Scripts that build objects:
========================================================================

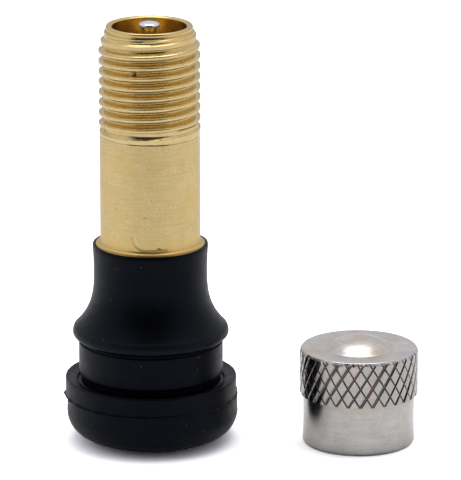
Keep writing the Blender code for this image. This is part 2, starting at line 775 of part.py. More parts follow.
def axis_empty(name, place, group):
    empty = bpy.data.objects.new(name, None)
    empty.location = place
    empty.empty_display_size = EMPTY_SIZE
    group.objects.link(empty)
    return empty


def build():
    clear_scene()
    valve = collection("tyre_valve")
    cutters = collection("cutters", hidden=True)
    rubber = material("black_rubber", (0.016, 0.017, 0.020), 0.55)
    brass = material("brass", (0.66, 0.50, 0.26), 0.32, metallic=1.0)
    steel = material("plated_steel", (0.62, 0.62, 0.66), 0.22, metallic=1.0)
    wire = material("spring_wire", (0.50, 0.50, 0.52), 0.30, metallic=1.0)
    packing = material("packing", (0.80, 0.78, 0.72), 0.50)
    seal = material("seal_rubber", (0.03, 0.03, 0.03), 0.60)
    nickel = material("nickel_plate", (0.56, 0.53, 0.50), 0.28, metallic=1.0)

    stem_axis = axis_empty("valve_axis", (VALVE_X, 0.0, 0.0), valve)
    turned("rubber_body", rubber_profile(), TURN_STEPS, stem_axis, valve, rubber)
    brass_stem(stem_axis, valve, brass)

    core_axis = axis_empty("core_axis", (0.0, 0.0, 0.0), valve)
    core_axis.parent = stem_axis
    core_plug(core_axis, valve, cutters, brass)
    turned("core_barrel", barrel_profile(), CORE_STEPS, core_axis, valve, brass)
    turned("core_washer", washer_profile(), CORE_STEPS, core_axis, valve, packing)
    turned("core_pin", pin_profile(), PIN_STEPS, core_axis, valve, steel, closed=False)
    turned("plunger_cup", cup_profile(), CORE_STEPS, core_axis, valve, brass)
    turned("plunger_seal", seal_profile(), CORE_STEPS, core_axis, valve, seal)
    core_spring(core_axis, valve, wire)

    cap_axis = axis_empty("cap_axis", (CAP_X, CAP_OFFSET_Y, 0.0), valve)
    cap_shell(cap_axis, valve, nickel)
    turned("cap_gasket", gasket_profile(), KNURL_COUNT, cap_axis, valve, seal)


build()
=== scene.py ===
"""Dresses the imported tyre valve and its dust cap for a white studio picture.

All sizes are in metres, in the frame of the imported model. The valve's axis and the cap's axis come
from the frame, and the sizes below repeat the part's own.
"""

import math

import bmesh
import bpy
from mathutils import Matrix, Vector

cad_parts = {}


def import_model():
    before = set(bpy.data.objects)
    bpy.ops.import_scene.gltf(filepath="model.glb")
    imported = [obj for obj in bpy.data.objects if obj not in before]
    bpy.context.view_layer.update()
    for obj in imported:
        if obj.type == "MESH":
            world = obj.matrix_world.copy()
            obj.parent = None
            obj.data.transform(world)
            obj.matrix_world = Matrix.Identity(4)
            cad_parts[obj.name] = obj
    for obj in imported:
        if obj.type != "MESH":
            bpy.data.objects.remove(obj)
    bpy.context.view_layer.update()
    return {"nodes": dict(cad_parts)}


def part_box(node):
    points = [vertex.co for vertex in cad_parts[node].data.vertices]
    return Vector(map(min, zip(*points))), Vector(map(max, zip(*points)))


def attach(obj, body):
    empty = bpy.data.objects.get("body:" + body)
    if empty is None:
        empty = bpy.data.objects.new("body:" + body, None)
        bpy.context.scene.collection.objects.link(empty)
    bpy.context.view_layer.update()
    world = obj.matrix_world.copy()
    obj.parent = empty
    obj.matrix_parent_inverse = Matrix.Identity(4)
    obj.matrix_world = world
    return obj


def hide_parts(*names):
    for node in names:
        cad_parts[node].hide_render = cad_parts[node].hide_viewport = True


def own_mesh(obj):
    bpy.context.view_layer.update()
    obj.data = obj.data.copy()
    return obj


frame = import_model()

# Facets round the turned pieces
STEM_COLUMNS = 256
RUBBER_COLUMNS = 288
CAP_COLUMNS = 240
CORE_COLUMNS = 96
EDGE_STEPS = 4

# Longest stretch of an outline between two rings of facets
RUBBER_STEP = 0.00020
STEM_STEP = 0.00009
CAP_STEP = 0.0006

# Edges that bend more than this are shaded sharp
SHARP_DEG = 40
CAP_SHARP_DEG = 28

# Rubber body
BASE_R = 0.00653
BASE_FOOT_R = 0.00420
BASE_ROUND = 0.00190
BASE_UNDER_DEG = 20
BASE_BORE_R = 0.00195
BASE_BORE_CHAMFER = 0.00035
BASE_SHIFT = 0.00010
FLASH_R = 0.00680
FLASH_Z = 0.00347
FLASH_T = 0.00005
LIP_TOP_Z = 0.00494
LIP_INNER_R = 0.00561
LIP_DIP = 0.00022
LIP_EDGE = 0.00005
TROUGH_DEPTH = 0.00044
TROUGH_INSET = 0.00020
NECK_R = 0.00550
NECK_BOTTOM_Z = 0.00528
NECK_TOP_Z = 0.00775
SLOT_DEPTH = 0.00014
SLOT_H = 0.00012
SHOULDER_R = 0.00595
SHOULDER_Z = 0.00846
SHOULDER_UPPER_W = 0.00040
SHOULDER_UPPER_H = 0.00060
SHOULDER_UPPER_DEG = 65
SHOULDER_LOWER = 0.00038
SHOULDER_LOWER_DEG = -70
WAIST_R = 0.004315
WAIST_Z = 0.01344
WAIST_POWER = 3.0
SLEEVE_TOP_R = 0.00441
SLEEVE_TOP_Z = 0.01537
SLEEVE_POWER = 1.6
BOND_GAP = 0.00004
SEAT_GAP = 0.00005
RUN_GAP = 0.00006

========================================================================

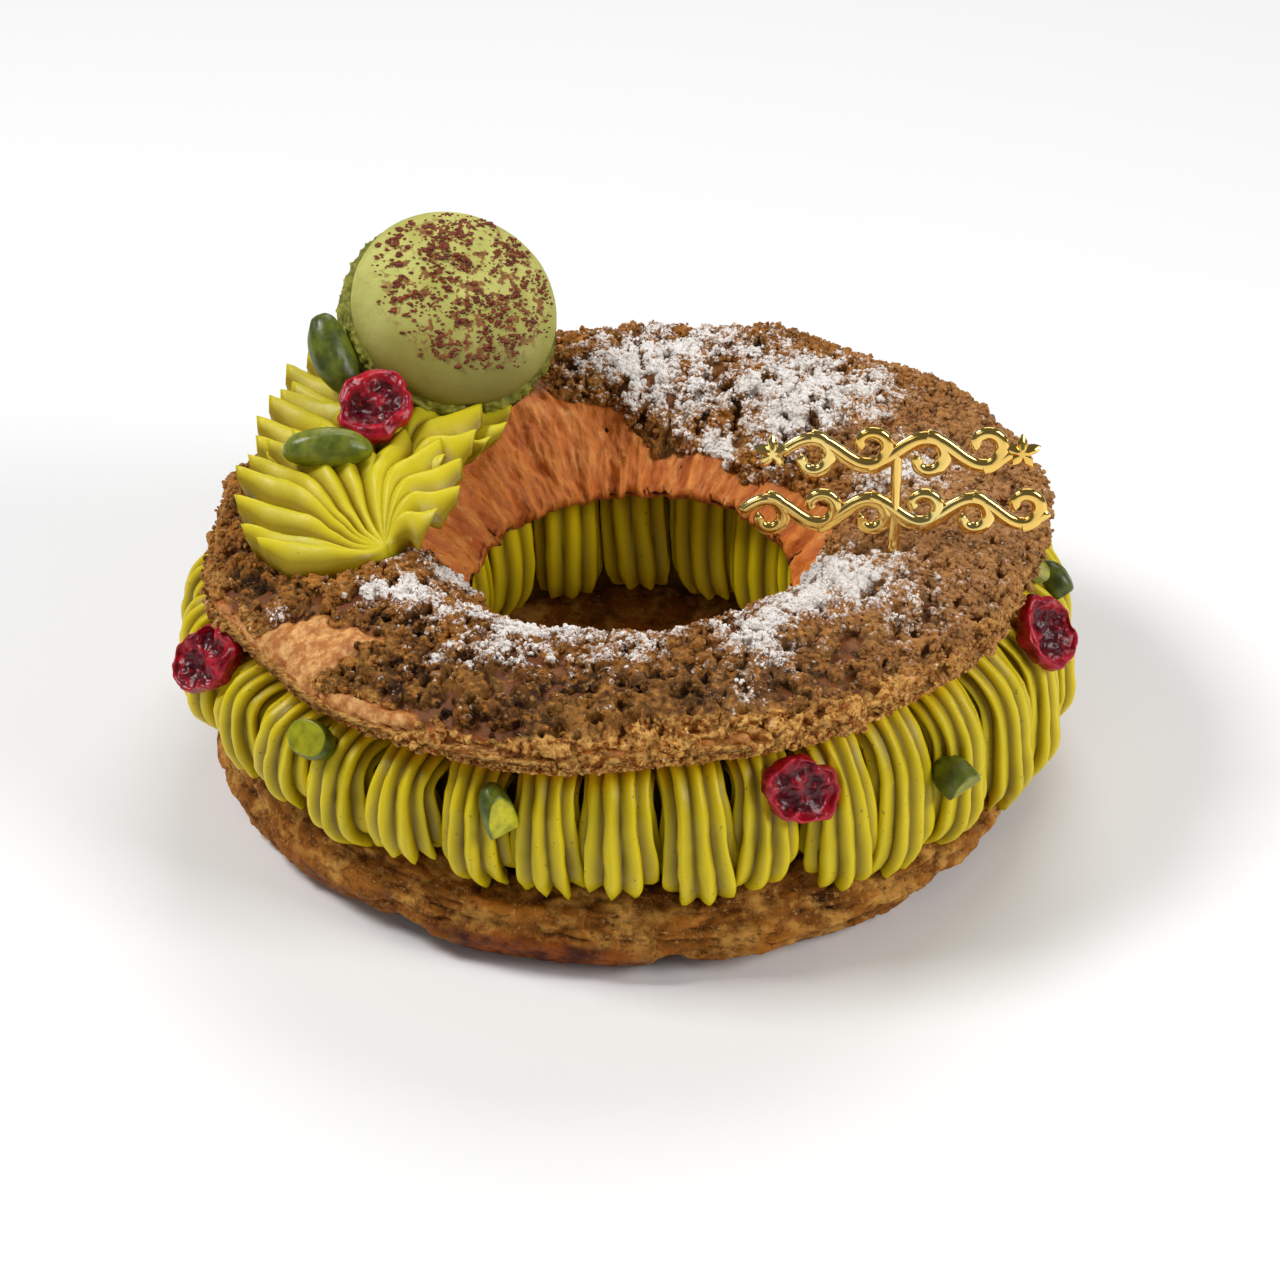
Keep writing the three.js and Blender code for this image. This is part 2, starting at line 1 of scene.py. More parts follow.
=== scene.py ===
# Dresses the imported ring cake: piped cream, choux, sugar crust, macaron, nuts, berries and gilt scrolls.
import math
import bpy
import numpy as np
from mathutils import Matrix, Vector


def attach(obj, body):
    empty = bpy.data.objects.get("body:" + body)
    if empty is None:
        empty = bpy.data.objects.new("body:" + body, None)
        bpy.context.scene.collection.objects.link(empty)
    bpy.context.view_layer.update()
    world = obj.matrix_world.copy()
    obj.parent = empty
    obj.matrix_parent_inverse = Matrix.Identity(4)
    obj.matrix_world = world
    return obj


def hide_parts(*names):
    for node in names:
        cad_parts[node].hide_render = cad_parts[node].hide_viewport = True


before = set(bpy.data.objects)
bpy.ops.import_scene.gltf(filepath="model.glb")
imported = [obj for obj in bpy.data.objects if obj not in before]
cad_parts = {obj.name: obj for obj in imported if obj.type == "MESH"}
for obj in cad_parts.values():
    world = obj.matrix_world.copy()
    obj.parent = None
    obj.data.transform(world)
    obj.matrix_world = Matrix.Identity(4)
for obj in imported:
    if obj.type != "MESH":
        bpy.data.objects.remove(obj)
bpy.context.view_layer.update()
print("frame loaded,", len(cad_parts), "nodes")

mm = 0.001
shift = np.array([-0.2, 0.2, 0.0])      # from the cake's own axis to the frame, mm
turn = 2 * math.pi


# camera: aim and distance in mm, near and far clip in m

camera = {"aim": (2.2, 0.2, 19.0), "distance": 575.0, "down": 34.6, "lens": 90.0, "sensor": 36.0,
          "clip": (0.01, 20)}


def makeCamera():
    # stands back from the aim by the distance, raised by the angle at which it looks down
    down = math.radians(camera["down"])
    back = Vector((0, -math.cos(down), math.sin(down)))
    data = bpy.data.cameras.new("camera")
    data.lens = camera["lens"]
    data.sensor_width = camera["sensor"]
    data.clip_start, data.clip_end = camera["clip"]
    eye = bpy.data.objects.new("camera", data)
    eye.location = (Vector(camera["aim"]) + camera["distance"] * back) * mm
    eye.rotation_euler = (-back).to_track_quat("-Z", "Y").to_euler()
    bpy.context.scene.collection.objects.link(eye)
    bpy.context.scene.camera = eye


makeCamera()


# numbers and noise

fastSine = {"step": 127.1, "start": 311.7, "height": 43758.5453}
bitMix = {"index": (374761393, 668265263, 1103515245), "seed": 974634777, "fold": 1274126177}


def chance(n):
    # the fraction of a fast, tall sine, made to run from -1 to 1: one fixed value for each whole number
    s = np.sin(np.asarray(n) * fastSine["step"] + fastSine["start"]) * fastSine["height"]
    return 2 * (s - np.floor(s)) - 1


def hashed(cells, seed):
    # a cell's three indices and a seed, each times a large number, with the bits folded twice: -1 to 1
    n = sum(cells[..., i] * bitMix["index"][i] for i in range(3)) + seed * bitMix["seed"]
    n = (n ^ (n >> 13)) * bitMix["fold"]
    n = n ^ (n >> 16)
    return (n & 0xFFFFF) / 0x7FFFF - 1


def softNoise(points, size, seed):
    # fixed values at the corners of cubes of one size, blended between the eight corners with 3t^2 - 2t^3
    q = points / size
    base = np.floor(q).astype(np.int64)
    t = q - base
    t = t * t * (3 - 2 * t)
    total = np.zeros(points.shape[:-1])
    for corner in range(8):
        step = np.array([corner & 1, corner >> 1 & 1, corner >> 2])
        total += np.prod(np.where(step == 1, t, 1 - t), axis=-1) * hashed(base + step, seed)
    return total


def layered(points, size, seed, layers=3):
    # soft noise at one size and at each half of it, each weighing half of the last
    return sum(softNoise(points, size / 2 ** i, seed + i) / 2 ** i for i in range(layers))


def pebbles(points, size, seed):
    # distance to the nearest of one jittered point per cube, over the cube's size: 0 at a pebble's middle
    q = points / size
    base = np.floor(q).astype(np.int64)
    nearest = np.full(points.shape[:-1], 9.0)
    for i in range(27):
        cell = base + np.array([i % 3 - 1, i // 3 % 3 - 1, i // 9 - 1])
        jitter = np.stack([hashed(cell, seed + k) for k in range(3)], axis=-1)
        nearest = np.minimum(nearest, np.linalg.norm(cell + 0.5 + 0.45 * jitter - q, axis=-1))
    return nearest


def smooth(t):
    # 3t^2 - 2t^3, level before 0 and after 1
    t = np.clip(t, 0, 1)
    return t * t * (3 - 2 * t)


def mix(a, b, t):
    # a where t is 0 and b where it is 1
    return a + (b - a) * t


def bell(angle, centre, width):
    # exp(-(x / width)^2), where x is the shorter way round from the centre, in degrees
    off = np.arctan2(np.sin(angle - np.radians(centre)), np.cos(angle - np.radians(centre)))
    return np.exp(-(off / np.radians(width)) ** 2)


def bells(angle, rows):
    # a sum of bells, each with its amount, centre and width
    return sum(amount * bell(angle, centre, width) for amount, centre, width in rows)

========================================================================

EXERCISE:
Exactly the lines above from the one with "Keep writing the Blender" to the one with "brass_stem(stem_axis, valve, brass)", both included, are to be quoted; leave the rest out.

REPLY TO THE TASK:
Keep writing the Blender code for this image. This is part 2, starting at line 775 of part.py. More parts follow.
def axis_empty(name, place, group):
    empty = bpy.data.objects.new(name, None)
    empty.location = place
    empty.empty_display_size = EMPTY_SIZE
    group.objects.link(empty)
    return empty


def build():
    clear_scene()
    valve = collection("tyre_valve")
    cutters = collection("cutters", hidden=True)
    rubber = material("black_rubber", (0.016, 0.017, 0.020), 0.55)
    brass = material("brass", (0.66, 0.50, 0.26), 0.32, metallic=1.0)
    steel = material("plated_steel", (0.62, 0.62, 0.66), 0.22, metallic=1.0)
    wire = material("spring_wire", (0.50, 0.50, 0.52), 0.30, metallic=1.0)
    packing = material("packing", (0.80, 0.78, 0.72), 0.50)
    seal = material("seal_rubber", (0.03, 0.03, 0.03), 0.60)
    nickel = material("nickel_plate", (0.56, 0.53, 0.50), 0.28, metallic=1.0)

    stem_axis = axis_empty("valve_axis", (VALVE_X, 0.0, 0.0), valve)
    turned("rubber_body", rubber_profile(), TURN_STEPS, stem_axis, valve, rubber)
    brass_stem(stem_axis, valve, brass)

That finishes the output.